You may check the "osc jobhistory" to see if you can see a pattern which host works and which not.
Hi Werner!
On 11/24/2017 07:59 AM, Dr. Werner Fink wrote:
I've some trouble with building mksh on PPC64 and PPC64LE. Very often it fails on PPC64 fails with: (snip) sometimes it works perfect. Also I see sometimes a similar defect on PPC64LE at exactly the same check of the test suite of mksh.
All build systems seems to be based on qemu/kvm, nevertheless there seem to be some differences but how to detect those (virt-what does report nothing). Maybe it depends on the real host on which qemu-system-ppc64 or qemu-system-ppc64le will be executed. It could be a defect of qemu based on the hosting system.
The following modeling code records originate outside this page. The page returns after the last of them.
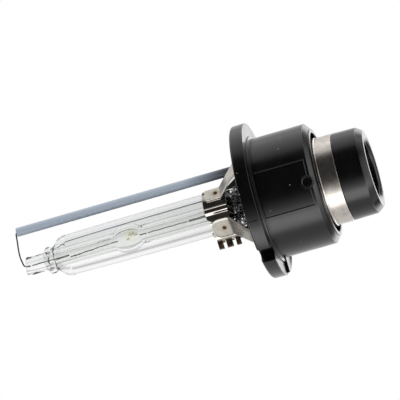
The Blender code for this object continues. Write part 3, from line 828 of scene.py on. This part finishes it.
def make_arc_tube():
    """The burner: a thick-walled egg between two legs that are pressed round the foils."""
    ball_radius = span("arc_tube", Z)[1]
    meet_out = math.degrees(math.asin(LEG_RADIUS / ball_radius))
    meet_in = math.degrees(math.asin(LEG_BORE / CHAMBER_RADIUS))
    outline = [
        (BURNER_REAR, LEG_BORE), (BURNER_REAR, LEG_RADIUS), (-22.2, LEG_RADIUS), (-22.8, LEG_RADIUS + 0.03),
        *oval(ARC_CENTRE, ARC_LENGTH, ball_radius, meet_out, 180.0 - meet_out),
        (-31.4, LEG_RADIUS + 0.03), (-32.0, LEG_RADIUS), (-45.8, LEG_RADIUS), (-47.2, LEG_RADIUS - 0.06),
        (-48.6, LEG_RADIUS - 0.02), (STUB_TIP + 0.3, LEG_RADIUS - 0.04), (STUB_TIP, LEG_RADIUS - 0.3),
        (STUB_TIP, LEG_BORE),
        *oval(ARC_CENTRE, CHAMBER_LENGTH, CHAMBER_RADIUS, 180.0 - meet_in, meet_in),
    ]
    mesh = lathe_mesh("arc_tube_fine", outline, GLASS_STEPS)
    # The front stub is a hand-cut rod end: it leans and its end isn't square.
    for vertex in mesh.vertices:
        x, y, z = place = [v / MM for v in vertex.co]
        end = unit((-46.0 - x) / 4.0)
        swell = 0.30 * end * waver(place, 0.55, 0.6)
        radius = math.hypot(y, z)
        if radius > LEG_BORE + 0.1:
            y *= 1.0 + swell / radius
            z *= 1.0 + swell / radius
        vertex.co = Vector((x + end * (0.16 * z + 0.3) * (x < -49.0), y, z)) * MM
    piece("arc_tube_fine", mesh, BURNER_QUARTZ, ["arc_tube"], 60.0)


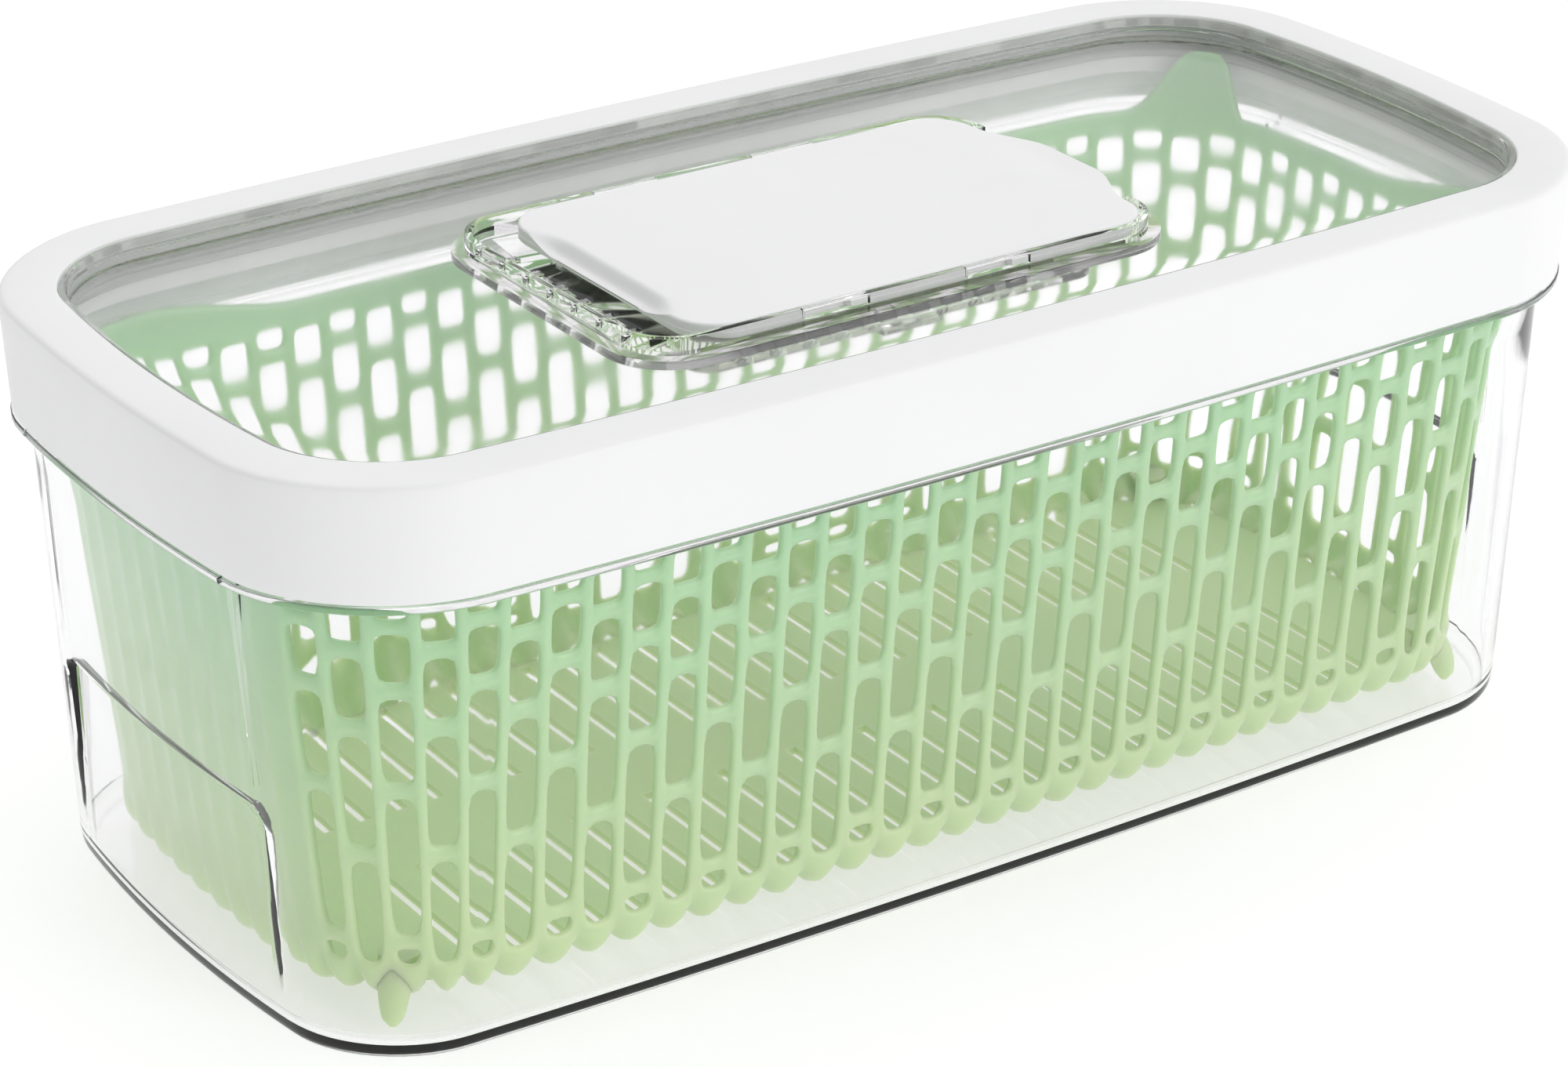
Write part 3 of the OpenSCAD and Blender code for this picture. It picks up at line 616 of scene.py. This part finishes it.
    realize = tree.nodes.new("GeometryNodeRealizeInstances")
    dress = tree.nodes.new("GeometryNodeSetMaterial")
    tree.links.new(slots.outputs[0], realize.inputs[0])
    tree.links.new(realize.outputs[0], dress.inputs["Geometry"])
    tree.links.new(entry["Material"], dress.inputs["Material"])
    tree.links.new(dress.outputs[0], leave.inputs[0])
    return tree


def setTreeInputs(modifier, values):
    for item in modifier.node_group.interface.items_tree:
        if item.item_type == "SOCKET" and item.in_out == "INPUT" and item.name in values:
            modifier[item.identifier] = values[item.name]


def buildBasketWall():
    piece = basketSheet()
    slots = piece.modifiers.new("slots", "NODES")
    slots.node_group = slottedWallTree()
    setTreeInputs(slots, {"Slot Share": basket["slotShare"], "Lobe Depth": basket["lobe"],
                          "Lobe Top": basket["lobeTop"], "Saddle Depth": basket["saddle"],
                          "Foot Lift": basket["lift"], "Material": greenBasket})
    thick = piece.modifiers.new("wall", "SOLIDIFY")
    thick.thickness = basket["wall"]
    thick.offset = -1
    rounding = piece.modifiers.new("rounding", "SUBSURF")
    rounding.levels = rounding.render_levels = 1
    return bakeModifiers(piece)


basketWall = finishPiece(buildBasketWall(), greenBasket, "basket", "green_basket", "basket_wall")

feet = {"tip": 1.7 * mm, "root": 4.6 * mm, "lean": 5 * mm, "steps": 9, "sides": 20,
        "x": 146 * mm, "y": 57.5 * mm, "foot": 2.7 * mm, "top": 17 * mm}


def buildFeet():
    vertices, faces = [], []
    for sx, sy in ((1, 1), (-1, 1), (-1, -1), (1, -1)):
        start = len(vertices)
        for i in range(feet["steps"] + 1):
            t = i / feet["steps"]
            height = blendValue(feet["foot"], feet["top"], t)
            radius = blendValue(feet["tip"], feet["root"], t ** 0.7)
            if i == 0:
                radius *= 0.55
            shift = -feet["lean"] * t * t
            for k in range(feet["sides"]):
                a = 2 * math.pi * k / feet["sides"]
                vertices.append(Vector((sx * (feet["x"] + shift) + radius * math.cos(a),
                                        sy * (feet["y"] + shift) + radius * math.sin(a),
                                        height + (0.25 * mm if i == 1 else 0))))
        n = feet["sides"]
        for i in range(feet["steps"]):
            faces += [(start + i * n + k, start + i * n + (k + 1) % n,
                       start + (i + 1) * n + (k + 1) % n, start + (i + 1) * n + k) for k in range(n)]
        faces.append(tuple(start + k for k in range(n - 1, -1, -1)))
        faces.append(tuple(start + feet["steps"] * n + k for k in range(n)))
    return newPiece("basketFeet", vertices, faces, 50)


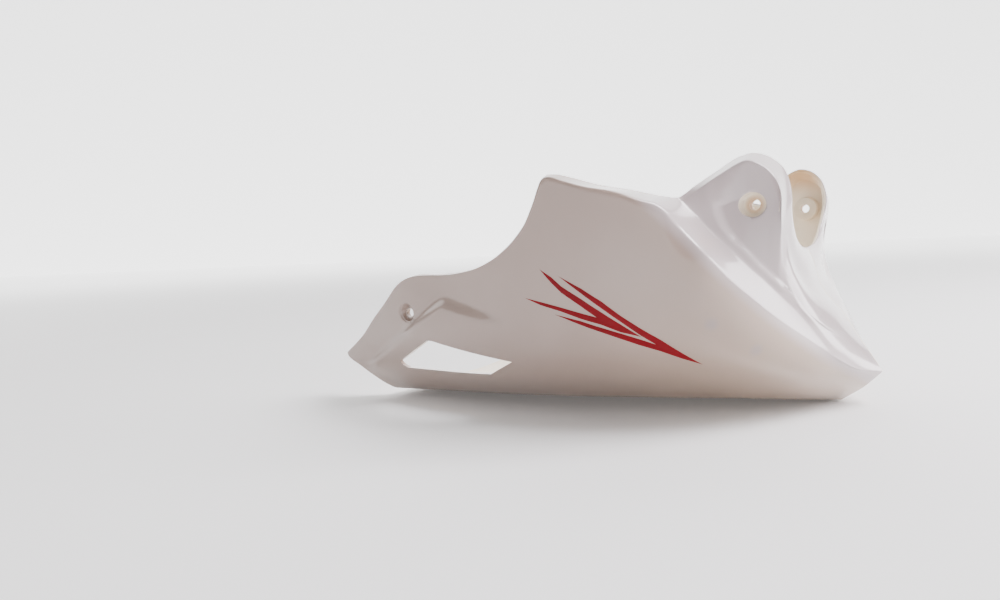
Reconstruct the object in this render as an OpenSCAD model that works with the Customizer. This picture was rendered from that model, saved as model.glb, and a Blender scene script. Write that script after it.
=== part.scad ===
// Belly pan for a small motorbike: two moulded half shells joined on the centre plane.
// Frame: +X forward, +Y to the left side of the bike, +Z up. The centre plane is y = 0 and
// the flat keel stands on z = 0. All sizes in millimetres. The rows and distances below are
// measured from the rearmost tip; each node is moved back so that x = 0 is mid length.

/* [Overall size] */
// Length from the rear tip to the nose
pan_length = 378; // [300:1:480]
// Width over the two peaks of the side panels
pan_width = 332; // [260:1:400]
// Height from the keel to the top of the ears
pan_height = 169; // [120:1:220]
// Wall thickness of the moulding
wall = 2.8; // [1.5:0.1:5]

/* [Front bolts] */
// Distance of the front bolt axis from the rear tip
front_bolt_x = 316; // [290:0.5:340]
// Height of the front bolt axis
front_bolt_z = 137; // [110:0.5:160]
// Bolt hole for an M6 bolt
bolt_hole_d = 6.6; // [5:0.1:9]
// Mouth of the round recess for the bolt head
recess_mouth_d = 15.6; // [12:0.1:24]
// Floor of the recess
recess_floor_d = 13.6; // [10:0.1:20]
// Outside of the boss behind the recess
boss_d = 17.6; // [14:0.1:26]
// Distance of the recess floor from the centre plane
recess_floor_y = 91.5; // [84:0.5:94]
// Distance of the inner face of the boss from the centre plane
boss_face_y = 82; // [70:0.5:86]

/* [Rear bolts] */
// Distance of the rear bolt axis from the rear tip
rear_bolt_x = 84; // [60:0.5:110]
// Height of the rear bolt axis
rear_bolt_z = 72; // [50:0.5:90]
// Outer edge of the conical seat
rear_seat_d = 14; // [10:0.1:20]
// Floor of the conical seat
rear_seat_floor_d = 8.4; // [7:0.1:12]
// Depth of the conical seat
rear_seat_depth = 4.2; // [1:0.1:8]
// Outside of the pad behind the seat
rear_pad_d = 19; // [14:0.1:28]
// Distance of the inner face of the pad from the centre plane
rear_pad_face_y = 138; // [130:0.5:141]

/* [Step around the vent] */
// Height of the step that frames the vent
step_height = 3; // [0:0.1:5]
// Width of the sloping face of the step
step_width = 6; // [3:0.5:12]

/* [Ear] */
// Depth of the sunk field of the ear
field_depth = 3; // [0:0.1:6]

/* [Joint of the halves] */
// Thread diameter of the joining screws
screw_d = 5; // [4:1:6]
// Gap between screw and hole, on the diameter
screw_clearance = 0.4; // [0.1:0.1:1]
// Gap between screw and nut, on the diameter
thread_gap = 0.1; // [0:0.05:0.3]
// Length of the screw under the head
screw_length = 12; // [10:1:20]
// Diameter of the round screw head
screw_head_d = 9.5; // [8:0.1:12]
// Height of the round screw head
screw_head_h = 2.8; // [2:0.1:5]
// Width over flats of the nut
nut_width = 8; // [7:0.1:10]
// Height of the nut
nut_height = 4; // [3:0.1:6]
// Thickness of one joining tab
tab_thickness = 3; // [2:0.1:5]

/* [Hidden] */
base_length = 378;
base_width = 332;
base_height = 169;
base_middle_x = 190.33;
kx = pan_length / base_length;
ky = pan_width / base_width;
kz = pan_height / base_height;
eps = 0.01;
module to_middle() {
  translate([-base_middle_x * kx, 0, 0]) children();
}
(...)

This could actually be true provided that OBS actually builds on QEMU and not really iron. Looking at the build logs for mksh for ppc64 [1] and ppc64el [2] in Debian, I don't see this particular testsuite failure in any of the builds in the history.
And, knowing Thorsten Glaser, the upstream developer, personally, I am very confident he would have spotted and fixed such a failure immediately. It might also be a good idea to contact Thorsten direcly as he is always interested in bug reports and fixing the bugs.
Do we have some real PPC64 and/or PPC64LE irons in our build farm or all hosts based on qemu/kvm?
If you don't happen to get access from someone at SUSE, I will be happy to provide you with an account on a powerpc (32-bit) or ppc64 (64-bit, big- endian) porterbox running Debian unstable. I have also an instance running openSUSE Tumbleweed ppc64.
If you need access to a ppc64el machine, I could help you getting in touch with people from IBM who I happen to know through Debian.
Cheers, Adrian
[1] https://buildd.debian.org/status/logs.php?pkg=mksh&arch=ppc64 [2] https://buildd.debian.org/status/logs.php?pkg=mksh&arch=ppc64el
On 11/24/2017 11:25 AM, John Paul Adrian Glaubitz wrote:> This could actually be true provided that OBS actually builds on QEMU and not
really iron. Looking at the build logs for mksh for ppc64 [1] and ppc64el [2] in Debian, I don't see this particular testsuite failure in any of the builds in the history.
Forgot to mention: Debian always uses real hardware for the build machines. The build maintainers and release managers have agreed (not sure whether there is also an official policy) that packages built with QEMU may not be uploaded to the archive.
Adrian
On Nov 24 2017, John Paul Adrian Glaubitz adrian.glaubitz@suse.com wrote:
Forgot to mention: Debian always uses real hardware for the build machines. The build maintainers and release managers have agreed (not sure whether there is also an official policy) that packages built with QEMU may not be uploaded to the archive.
KVM is also real hardware.
Andreas.
On 11/27/2017 10:31 AM, Andreas Schwab wrote:
Forgot to mention: Debian always uses real hardware for the build machines. The build maintainers and release managers have agreed (not sure whether there is also an official policy) that packages built with QEMU may not be uploaded to the archive.
KVM is also real hardware.
Yes, I'm aware of that. What I didn't know was whether QEMU or QEMU-KVM is being used on OBS.
Adrian
On Fri, Nov 24, 2017 at 5:28 AM, John Paul Adrian Glaubitz adrian.glaubitz@suse.com wrote:
On 11/24/2017 11:25 AM, John Paul Adrian Glaubitz wrote:> This could actually be true provided that OBS actually builds on QEMU and not
really iron. Looking at the build logs for mksh for ppc64 [1] and ppc64el [2] in Debian, I don't see this particular testsuite failure in any of the builds in the history.
Forgot to mention: Debian always uses real hardware for the build machines. The build maintainers and release managers have agreed (not sure whether there is also an official policy) that packages built with QEMU may not be uploaded to the archive.
For what it's worth, this has also been the policy in Fedora too. All architectures are built native, even if they're VMs on host hardware of the same architecture. We don't do emulated builds because they seem to produce weird output at times.